Roma è la capitale del Paese; è la parte largamente preponderante della regione Lazio; e, oltre a questo, è in profonda difficoltà. Tutte questioni che richiedono riflessioni attentissime su poteri e risorse; non per un banale campanilismo ripetibile in ogni municipio, ma perché una capitale e un Paese che si rilanciano sono due facce della stessa medaglia. E poi, Milano non diventa certo più forte se Roma si indebolisce, ma solo se è un nodo importante di una rete di città competitive, che innervano tutto il Paese. Non se imita Londra isolandosi, e contrapponendosi economicamente e politicamente al resto del Paese (che poi si vendica con la Brexit), ma se si inserisce, come Monaco di Baviera e Francoforte, in un efficiente sistema-Paese.

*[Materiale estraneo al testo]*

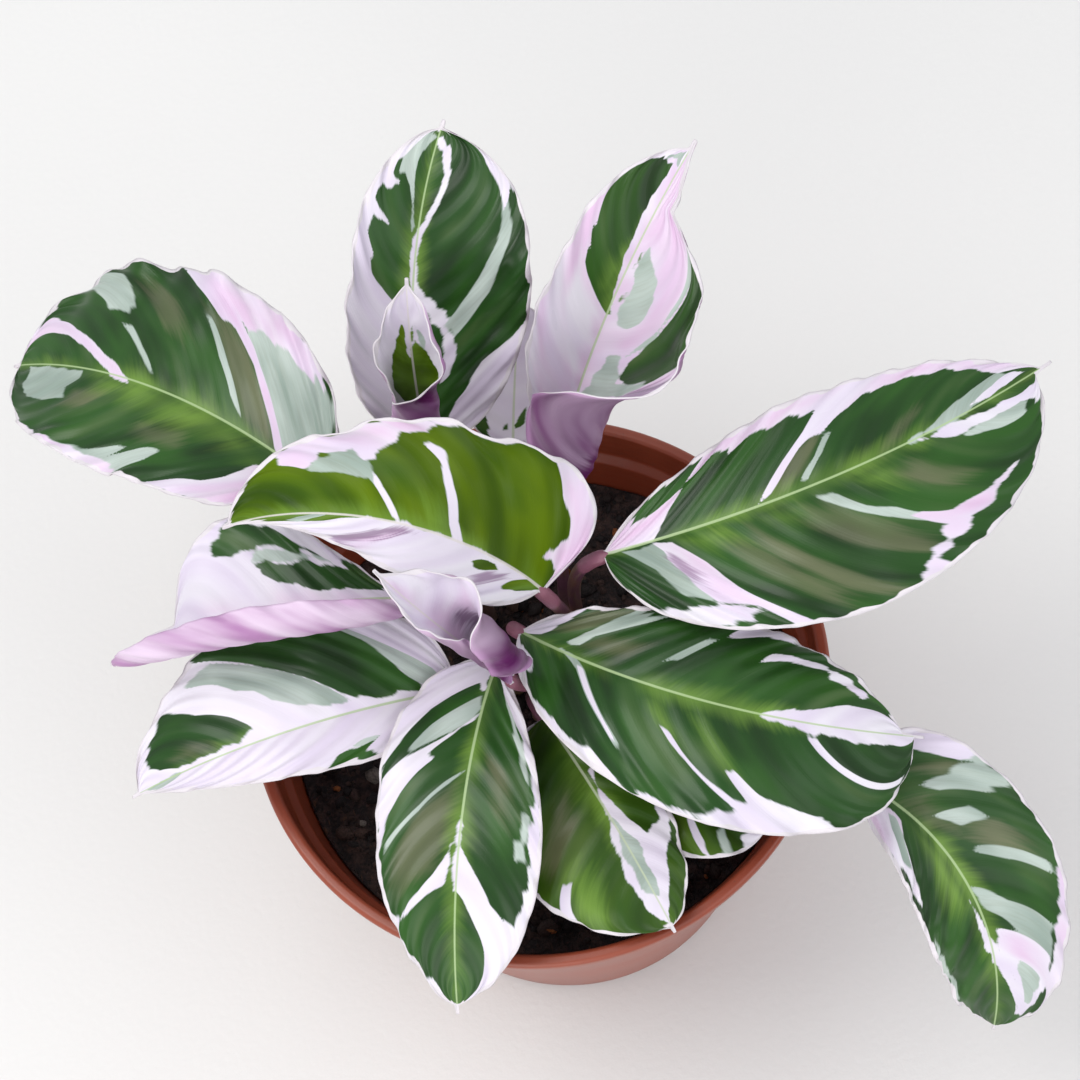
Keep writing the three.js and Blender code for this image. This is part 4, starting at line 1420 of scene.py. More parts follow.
@dataclass(frozen=True)
class CrumbGrain:
    """Loose crumbs: peat, bark and a few orange brown bits, each its own tone."""

    name: str = "crumb_grain"
    black: Triple = tint(18, 11, 10)
    brown: Triple = tint(66, 46, 38)
    orange: Triple = tint(150, 88, 40)
    grey: Triple = tint(120, 112, 104)

    grains: Grain = Grain(2200.0, 3.0)
    browns: Fade = Fade(0.2, 0.85)
    oranges: Fade = Fade(0.93, 0.935)
    greys: Fade = Fade(0.985, 0.99)
    dark_grains: Fade = Fade(0.4, 0.7, 0.5)
    relief: float = 0.0005
    roughness: float = 0.8

    def make(self) -> Material:
        """A tone for each crumb from the number it carries, roughened by grains.

        Returns:
            The material.
        """
        g = Graph(self.name)
        tone = g.level("crumb")
        grains = g.noise(g.place(), self.grains)
        colour = g.blend(g.fade(tone, self.browns), self.black, self.brown)
        colour = g.blend(g.fade(tone, self.oranges), colour, self.orange)
        colour = g.blend(g.fade(tone, self.greys), colour, self.grey)
        colour = g.blend(g.fade(grains, self.dark_grains), colour, self.black)
        return g.surface(grains, self.relief, Base_Color=colour, Roughness=self.roughness)


@dataclass(frozen=True)
class PotPlastic:
    """Satin terracotta plastic with faint turned rings, scuffs and specks of soil dust."""

    name: str = "pot_plastic"
    body: Triple = tint(142, 66, 42)
    shade: Triple = tint(132, 58, 36)
    dust: Triple = tint(92, 58, 44)

    clouds: Grain = Grain(38.0, 3.0)
    specks: Grain = Grain(900.0)
    grain: Grain = Grain(3200.0)
    scuffs: Grain = Grain((60.0, 60.0, 900.0))

    body_clouds: Fade = Fade(0.3, 0.7)
    dust_specks: Fade = Fade(0.68, 0.74, 0.35)
    ring_pitch: float = 0.0021
    ring_height: float = 0.12
    grain_height: float = 0.5
    scuff_height: float = 0.5
    relief: float = 0.00006
    roughness: Line = (0.14, 0.3)

    def make(self) -> Material:
        """Soft clouds of tone and specks of dust, over rings by height.

        Returns:
            The material.
        """
        g = Graph(self.name)
        place = g.place()
        height = g.node("SeparateXYZ", Vector=place).outputs[2]
        clouds, specks = g.noise(place, self.clouds), g.noise(place, self.specks)
        grain, scuffs = g.noise(place, self.grain), g.noise(place, self.scuffs)
        colour = g.blend(g.fade(clouds, self.body_clouds), self.shade, self.body)
        colour = g.blend(g.fade(specks, self.dust_specks), colour, self.dust)
        rings = g.math("SINE", g.times(height, 2.0 * math.pi / self.ring_pitch))
        relief = g.math("ADD", g.times(rings, self.ring_height), g.times(grain, self.grain_height))
        relief = g.line(scuffs, self.scuff_height, relief)
        gloss = g.line(clouds, *self.roughness)
        return g.surface(relief, self.relief, Base_Color=colour, Roughness=gloss)


@dataclass(frozen=True)
class Backdrop:
    """The studio floor's pale matt paint."""

    name: str = "studio_floor"
    paint: Triple = tint(222, 221, 218)
    shade: Triple = tint(214, 213, 211)
    clouds: Grain = Grain(3.0)
    grain: Grain = Grain(500.0)
    relief: float = 0.0001
    roughness: float = 0.8

    def make(self) -> Material:
        """Two near tones in broad clouds.

        Returns:
            The material.
        """
        g = Graph(self.name)
        place = g.place()
        colour = g.blend(g.noise(place, self.clouds), self.paint, self.shade)
        grain = g.noise(place, self.grain)
        return g.surface(grain, self.relief, Base_Color=colour, Roughness=self.roughness)


# ---- The plant's pieces ----


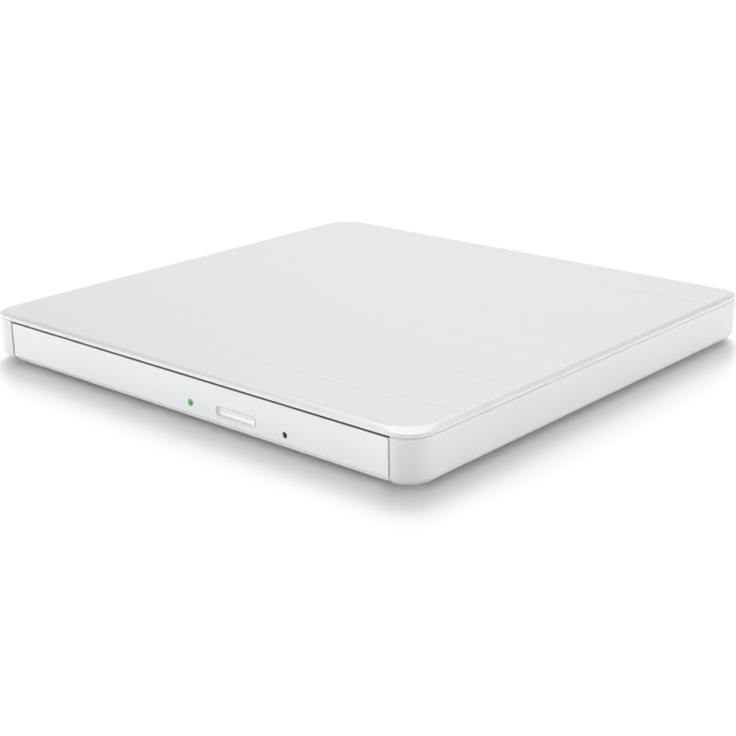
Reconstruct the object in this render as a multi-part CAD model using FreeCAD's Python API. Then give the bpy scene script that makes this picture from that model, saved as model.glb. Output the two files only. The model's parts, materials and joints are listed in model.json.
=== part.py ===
import FreeCAD, Part
import math
import os

# External DVD drive. Millimetres. X to the right, Y to the back, Z up.
# The parts are laid out around the drive's middle plane and moved sideways at the end, so
# that the origin is the middle of the footprint, on the surface the feet stand on.

V = FreeCAD.Vector
UP = V(0, 0, 1)
BACKWARD = V(0, 1, 0)

# Overall sizes
case_width = 144.0
case_depth = 137.5
case_height = 13.0
foot_height = 1.0
drive_offset = 1.7

# Case shell
corner_radius = 6.8
lid_face_radius = 9.3
case_wall = 1.5
case_floor = 1.0
lid_thickness = 1.0
chamfer_run = 1.7
chamfer_drop = 0.43
lip_height = 0.87
bottom_round = 2.3
tongue_depth = 1.6
tongue_thickness = 0.8
tongue_setback = 7.0
foot_radius = 4.5
foot_inset = 13.0
foot_round = 0.3
rib_height = 6.0
rib_width = 1.2
rib_steps = (20.0, 60.0, 100.0)
hook_steps = (9.0, 72.0)
hook_reach = 4.5
hook_nose = 0.9
hook_width = 5.0
hook_arm = 1.8
hook_setback = 0.85
hook_nose_gap = 0.2
ledge_depth = 0.6
ledge_thickness = 0.8
ledge_margin = 0.5
root = 0.3
blind_floor = 0.5
case_screw_core = 0.95
case_screw_rise = 1.4
case_screw_length = 6.0
case_screw_inset = 4.4
case_screw_x = 60.5
case_screw_head_radius = 1.8
case_screw_head = 0.85
case_screw_recess = 2.0
pilot_spare = 0.8
lid_boss_radius = 2.4
screw_boss_radius = 2.6
tab_boss_radius = 2.4
board_boss_radius = 1.8

# Gaps
panel_gap = 0.4
slide_gap = 0.1
snug_gap = 0.05
thread_gap = 0.03
running_gap = 0.05
port_gap = 0.2
bay_gap = 0.3
hole_gap = 0.2

# Front plate, measured along the front from its middle
bezel_margin = 8.0
bezel_thickness = 2.2
bezel_edge_round = 0.35
button_x = 18.9
button_drop = 6.45
button_length = 12.5
button_height = 2.55
button_scoop = 0.4
button_rim = 0.15
scoop_end = 0.5
button_gap = 0.12
button_play = 0.15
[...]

E questo ci porta all’ultimo tema. Si è fatta una polemica estiva sulla supposta lontananza del governo dal Nord, che certamente sarà rinfocolata dai governatori leghisti sul tema delle autonomie differenziate. Polemiche che meriteranno una risposta attenta. Da un lato, sul merito delle questioni, spiegando bene ai cittadini di quelle regioni che non si parla genericamente di “autonomia” o “responsabilità” ma di specifiche materie, specifiche disposizioni. O davvero pensiamo che tutti i lombardi abbiano come priorità il fatto che l’Autostrada del Sole diventi regionale, o che gli insegnanti dei loro figli dipendano dall’assessore?
Dall’altro, sul futuro possibile del Paese. Che non può stare in una lotta di campanile di tutti contro tutti per i soldi; nell’egoismo dei ricchi: nel loro stesso interesse. Ma in un disegno condiviso, che premi l’efficienza di chi ben governa e i diritti di tutti i cittadini, a tutte le latitudini, alla salute, all’istruzione, all’assistenza, alla mobilità; e che soprattutto rilanci gli investimenti, pubblici e privati. La sfida che ha davanti questo governo è cominciare a tracciarlo, facendo un serio “tagliando” all’Italia del XXI secolo; cosa nient’affatto semplice, ma indispensabile per cominciare ad uscire dalle secche in cui da troppi anni ci siamo arenati.